++++ ITEMS

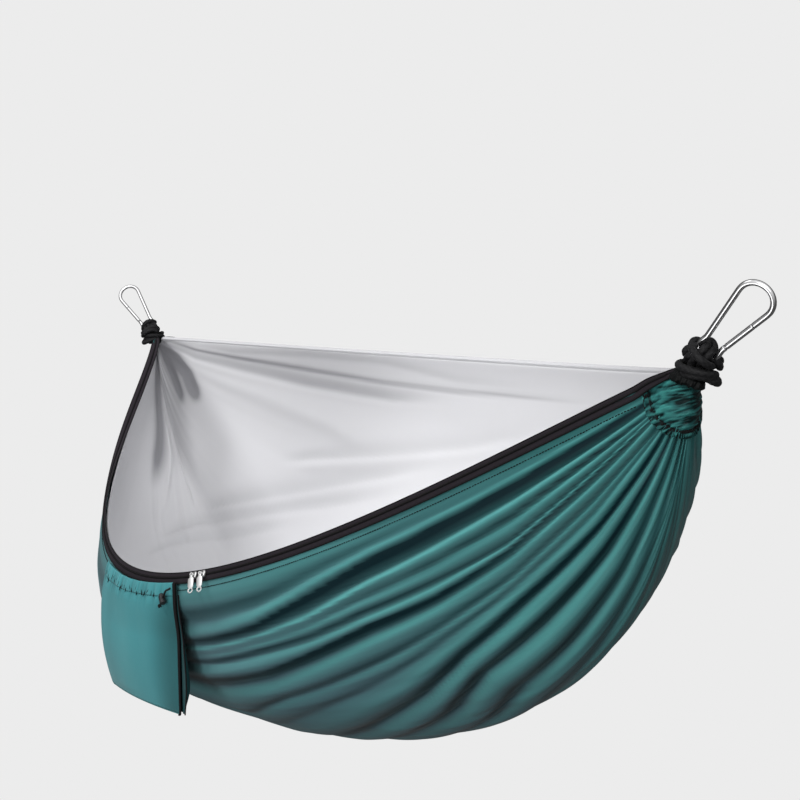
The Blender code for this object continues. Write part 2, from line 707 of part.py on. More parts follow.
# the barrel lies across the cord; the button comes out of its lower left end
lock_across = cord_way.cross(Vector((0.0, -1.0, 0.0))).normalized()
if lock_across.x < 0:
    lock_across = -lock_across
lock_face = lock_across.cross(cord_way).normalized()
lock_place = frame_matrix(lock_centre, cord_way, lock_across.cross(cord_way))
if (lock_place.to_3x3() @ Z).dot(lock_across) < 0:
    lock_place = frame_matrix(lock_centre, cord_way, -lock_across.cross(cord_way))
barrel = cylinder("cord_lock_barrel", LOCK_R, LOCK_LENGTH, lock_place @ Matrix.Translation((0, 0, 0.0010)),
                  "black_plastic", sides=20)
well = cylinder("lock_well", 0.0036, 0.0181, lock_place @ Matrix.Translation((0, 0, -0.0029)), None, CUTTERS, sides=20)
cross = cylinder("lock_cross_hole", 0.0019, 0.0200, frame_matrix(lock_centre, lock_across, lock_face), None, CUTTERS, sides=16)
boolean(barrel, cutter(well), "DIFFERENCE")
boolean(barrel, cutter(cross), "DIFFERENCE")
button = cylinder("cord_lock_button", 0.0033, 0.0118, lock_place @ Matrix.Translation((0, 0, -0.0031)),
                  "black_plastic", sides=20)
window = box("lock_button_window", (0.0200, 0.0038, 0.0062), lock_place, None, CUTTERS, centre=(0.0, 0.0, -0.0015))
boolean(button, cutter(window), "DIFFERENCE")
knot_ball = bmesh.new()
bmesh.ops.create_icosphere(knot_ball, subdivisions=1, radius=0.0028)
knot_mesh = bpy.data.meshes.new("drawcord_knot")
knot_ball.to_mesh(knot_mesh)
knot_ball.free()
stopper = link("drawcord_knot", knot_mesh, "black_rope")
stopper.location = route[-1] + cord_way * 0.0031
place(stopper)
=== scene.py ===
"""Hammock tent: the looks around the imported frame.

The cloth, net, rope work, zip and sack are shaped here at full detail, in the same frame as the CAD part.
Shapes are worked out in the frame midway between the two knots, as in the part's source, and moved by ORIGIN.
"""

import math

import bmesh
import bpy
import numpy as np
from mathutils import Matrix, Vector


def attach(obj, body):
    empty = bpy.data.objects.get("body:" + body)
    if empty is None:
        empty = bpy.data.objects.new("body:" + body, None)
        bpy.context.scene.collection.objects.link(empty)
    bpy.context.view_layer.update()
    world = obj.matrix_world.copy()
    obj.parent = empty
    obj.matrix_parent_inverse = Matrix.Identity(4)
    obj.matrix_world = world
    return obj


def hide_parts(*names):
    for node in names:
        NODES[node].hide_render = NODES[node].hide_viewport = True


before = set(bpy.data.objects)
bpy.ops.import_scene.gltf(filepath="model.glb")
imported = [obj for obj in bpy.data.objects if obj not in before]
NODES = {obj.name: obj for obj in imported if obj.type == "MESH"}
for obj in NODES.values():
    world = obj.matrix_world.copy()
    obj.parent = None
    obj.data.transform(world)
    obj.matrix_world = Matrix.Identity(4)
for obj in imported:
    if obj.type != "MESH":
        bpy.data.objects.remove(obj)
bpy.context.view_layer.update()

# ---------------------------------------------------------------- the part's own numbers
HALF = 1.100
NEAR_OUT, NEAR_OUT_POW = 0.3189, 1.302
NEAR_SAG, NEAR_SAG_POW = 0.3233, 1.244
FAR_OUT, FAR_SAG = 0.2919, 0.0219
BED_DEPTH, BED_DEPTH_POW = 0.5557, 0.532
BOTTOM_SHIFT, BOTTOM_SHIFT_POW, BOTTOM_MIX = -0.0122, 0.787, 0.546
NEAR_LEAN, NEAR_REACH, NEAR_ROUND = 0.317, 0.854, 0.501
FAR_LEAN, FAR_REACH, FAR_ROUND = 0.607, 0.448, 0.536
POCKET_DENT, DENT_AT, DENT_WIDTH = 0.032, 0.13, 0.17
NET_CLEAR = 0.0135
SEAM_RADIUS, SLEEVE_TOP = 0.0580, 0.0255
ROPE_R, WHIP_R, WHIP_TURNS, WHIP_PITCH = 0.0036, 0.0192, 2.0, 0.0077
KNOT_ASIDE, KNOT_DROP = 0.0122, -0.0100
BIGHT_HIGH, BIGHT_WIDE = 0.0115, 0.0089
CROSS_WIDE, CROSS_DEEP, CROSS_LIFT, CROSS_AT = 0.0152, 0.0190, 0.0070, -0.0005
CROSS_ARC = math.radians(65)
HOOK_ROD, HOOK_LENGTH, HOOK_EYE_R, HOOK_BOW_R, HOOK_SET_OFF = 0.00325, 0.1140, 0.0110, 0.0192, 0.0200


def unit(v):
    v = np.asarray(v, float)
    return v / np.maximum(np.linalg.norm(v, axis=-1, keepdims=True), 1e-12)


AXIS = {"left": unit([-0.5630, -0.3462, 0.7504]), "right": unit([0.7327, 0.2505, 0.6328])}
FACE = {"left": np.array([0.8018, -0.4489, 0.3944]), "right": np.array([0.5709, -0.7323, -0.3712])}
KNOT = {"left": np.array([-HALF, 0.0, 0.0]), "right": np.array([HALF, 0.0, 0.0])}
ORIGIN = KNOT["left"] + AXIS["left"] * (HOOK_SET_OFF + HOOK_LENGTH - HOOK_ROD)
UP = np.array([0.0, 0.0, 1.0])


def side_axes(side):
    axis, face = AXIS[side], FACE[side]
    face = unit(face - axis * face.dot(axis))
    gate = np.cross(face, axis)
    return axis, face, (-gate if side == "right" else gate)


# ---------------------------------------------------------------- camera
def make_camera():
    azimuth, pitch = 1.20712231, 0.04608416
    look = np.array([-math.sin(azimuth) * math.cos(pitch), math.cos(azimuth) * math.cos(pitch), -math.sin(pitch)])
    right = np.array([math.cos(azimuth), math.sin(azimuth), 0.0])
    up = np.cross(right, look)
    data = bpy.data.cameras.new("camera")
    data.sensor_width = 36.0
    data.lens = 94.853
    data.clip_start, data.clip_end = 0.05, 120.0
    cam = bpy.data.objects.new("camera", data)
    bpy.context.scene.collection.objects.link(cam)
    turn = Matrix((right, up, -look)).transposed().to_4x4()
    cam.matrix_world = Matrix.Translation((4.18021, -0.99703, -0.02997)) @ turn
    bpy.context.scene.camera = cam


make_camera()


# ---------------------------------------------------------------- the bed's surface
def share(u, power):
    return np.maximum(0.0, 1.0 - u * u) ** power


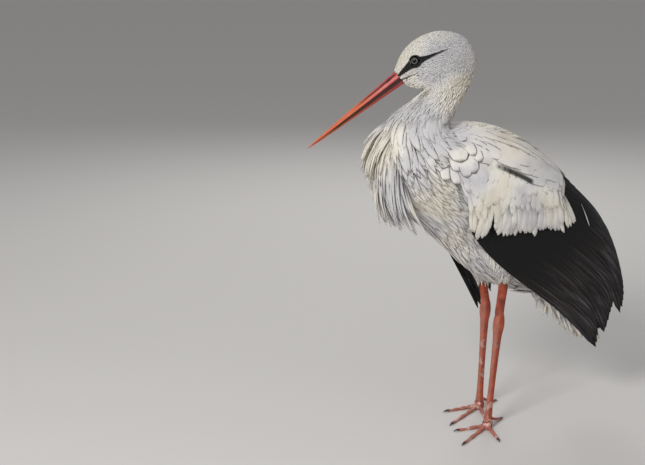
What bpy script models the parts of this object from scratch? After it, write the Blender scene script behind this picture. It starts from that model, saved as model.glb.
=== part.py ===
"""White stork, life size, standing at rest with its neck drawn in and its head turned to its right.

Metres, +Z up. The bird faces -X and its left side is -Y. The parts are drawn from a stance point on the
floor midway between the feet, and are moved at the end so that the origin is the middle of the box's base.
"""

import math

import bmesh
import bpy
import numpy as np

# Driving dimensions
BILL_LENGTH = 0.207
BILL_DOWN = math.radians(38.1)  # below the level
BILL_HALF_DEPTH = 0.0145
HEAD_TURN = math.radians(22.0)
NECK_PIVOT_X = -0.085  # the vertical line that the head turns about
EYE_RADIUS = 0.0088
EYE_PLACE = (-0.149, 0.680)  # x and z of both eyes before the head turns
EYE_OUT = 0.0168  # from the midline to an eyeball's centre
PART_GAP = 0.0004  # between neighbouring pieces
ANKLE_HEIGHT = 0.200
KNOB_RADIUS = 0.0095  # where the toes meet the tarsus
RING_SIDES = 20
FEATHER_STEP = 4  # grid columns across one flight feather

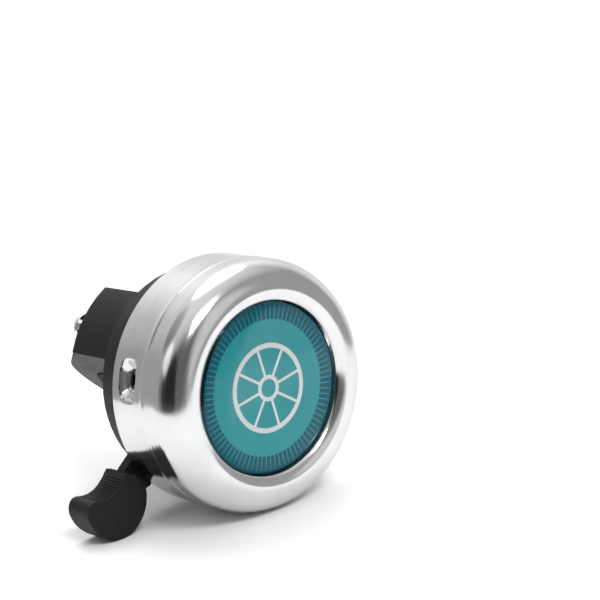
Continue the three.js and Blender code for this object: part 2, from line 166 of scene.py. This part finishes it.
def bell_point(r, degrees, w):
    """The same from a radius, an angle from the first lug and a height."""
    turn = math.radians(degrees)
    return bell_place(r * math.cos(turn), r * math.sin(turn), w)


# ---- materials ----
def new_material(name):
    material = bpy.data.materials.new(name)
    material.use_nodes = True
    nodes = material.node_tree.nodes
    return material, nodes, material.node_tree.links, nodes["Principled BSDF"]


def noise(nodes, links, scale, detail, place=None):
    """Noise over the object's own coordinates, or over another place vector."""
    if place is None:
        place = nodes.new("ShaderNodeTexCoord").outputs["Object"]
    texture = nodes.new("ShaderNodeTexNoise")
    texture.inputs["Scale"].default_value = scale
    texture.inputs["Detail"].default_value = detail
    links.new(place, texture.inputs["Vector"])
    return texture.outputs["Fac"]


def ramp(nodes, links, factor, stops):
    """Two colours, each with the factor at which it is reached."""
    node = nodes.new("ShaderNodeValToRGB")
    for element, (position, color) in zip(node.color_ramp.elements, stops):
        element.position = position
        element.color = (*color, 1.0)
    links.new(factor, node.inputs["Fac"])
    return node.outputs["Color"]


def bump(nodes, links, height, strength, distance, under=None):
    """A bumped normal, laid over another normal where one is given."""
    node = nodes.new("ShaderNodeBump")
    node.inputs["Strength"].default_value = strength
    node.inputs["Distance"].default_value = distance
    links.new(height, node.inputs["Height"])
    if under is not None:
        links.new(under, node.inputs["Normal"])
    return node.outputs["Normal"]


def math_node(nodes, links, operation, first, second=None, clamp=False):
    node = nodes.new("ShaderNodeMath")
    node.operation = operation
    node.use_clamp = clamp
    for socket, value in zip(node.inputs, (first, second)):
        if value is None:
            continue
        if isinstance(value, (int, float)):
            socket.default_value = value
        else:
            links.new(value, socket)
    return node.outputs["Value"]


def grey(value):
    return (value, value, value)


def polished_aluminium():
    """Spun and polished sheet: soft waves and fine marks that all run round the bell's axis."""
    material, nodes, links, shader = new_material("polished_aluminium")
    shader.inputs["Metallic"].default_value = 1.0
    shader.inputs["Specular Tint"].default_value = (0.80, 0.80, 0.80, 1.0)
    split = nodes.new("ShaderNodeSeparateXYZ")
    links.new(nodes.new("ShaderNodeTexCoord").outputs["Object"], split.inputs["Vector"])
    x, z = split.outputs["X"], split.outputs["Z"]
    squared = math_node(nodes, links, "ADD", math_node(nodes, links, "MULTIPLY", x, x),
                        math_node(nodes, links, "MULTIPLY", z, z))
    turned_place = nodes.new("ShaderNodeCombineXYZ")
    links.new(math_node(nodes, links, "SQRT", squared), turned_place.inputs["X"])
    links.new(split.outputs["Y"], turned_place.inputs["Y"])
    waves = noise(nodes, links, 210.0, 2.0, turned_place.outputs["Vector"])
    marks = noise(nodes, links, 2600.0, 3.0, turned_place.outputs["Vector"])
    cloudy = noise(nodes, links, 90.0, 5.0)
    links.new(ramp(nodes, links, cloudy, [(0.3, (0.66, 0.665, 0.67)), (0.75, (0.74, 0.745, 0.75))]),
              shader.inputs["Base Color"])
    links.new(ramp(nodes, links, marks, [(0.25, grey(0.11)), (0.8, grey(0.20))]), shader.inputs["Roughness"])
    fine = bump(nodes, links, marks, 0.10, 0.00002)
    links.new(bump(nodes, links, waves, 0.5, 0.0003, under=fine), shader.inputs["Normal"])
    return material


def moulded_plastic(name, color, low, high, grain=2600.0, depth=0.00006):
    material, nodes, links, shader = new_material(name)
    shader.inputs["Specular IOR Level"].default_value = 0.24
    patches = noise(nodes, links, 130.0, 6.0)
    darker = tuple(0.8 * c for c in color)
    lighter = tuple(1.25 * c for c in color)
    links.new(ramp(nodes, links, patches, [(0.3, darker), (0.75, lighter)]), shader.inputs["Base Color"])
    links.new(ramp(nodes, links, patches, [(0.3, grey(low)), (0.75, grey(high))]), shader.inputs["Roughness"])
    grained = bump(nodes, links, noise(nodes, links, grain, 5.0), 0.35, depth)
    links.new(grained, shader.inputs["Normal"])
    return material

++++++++

**WHAT TO DO:** Retype the records above, but only those lines that fall between the line containing "knot_ball = bmesh.new()" and the line containing "imported = [obj", with both of those lines included, exactly as written.

**WRITTEN REPLY:**
knot_ball = bmesh.new()
bmesh.ops.create_icosphere(knot_ball, subdivisions=1, radius=0.0028)
knot_mesh = bpy.data.meshes.new("drawcord_knot")
knot_ball.to_mesh(knot_mesh)
knot_ball.free()
stopper = link("drawcord_knot", knot_mesh, "black_rope")
stopper.location = route[-1] + cord_way * 0.0031
place(stopper)
=== scene.py ===
"""Hammock tent: the looks around the imported frame.

The cloth, net, rope work, zip and sack are shaped here at full detail, in the same frame as the CAD part.
Shapes are worked out in the frame midway between the two knots, as in the part's source, and moved by ORIGIN.
"""

import math

import bmesh
import bpy
import numpy as np
from mathutils import Matrix, Vector


def attach(obj, body):
    empty = bpy.data.objects.get("body:" + body)
    if empty is None:
        empty = bpy.data.objects.new("body:" + body, None)
        bpy.context.scene.collection.objects.link(empty)
    bpy.context.view_layer.update()
    world = obj.matrix_world.copy()
    obj.parent = empty
    obj.matrix_parent_inverse = Matrix.Identity(4)
    obj.matrix_world = world
    return obj


def hide_parts(*names):
    for node in names:
        NODES[node].hide_render = NODES[node].hide_viewport = True


before = set(bpy.data.objects)
bpy.ops.import_scene.gltf(filepath="model.glb")
imported = [obj for obj in bpy.data.objects if obj not in before]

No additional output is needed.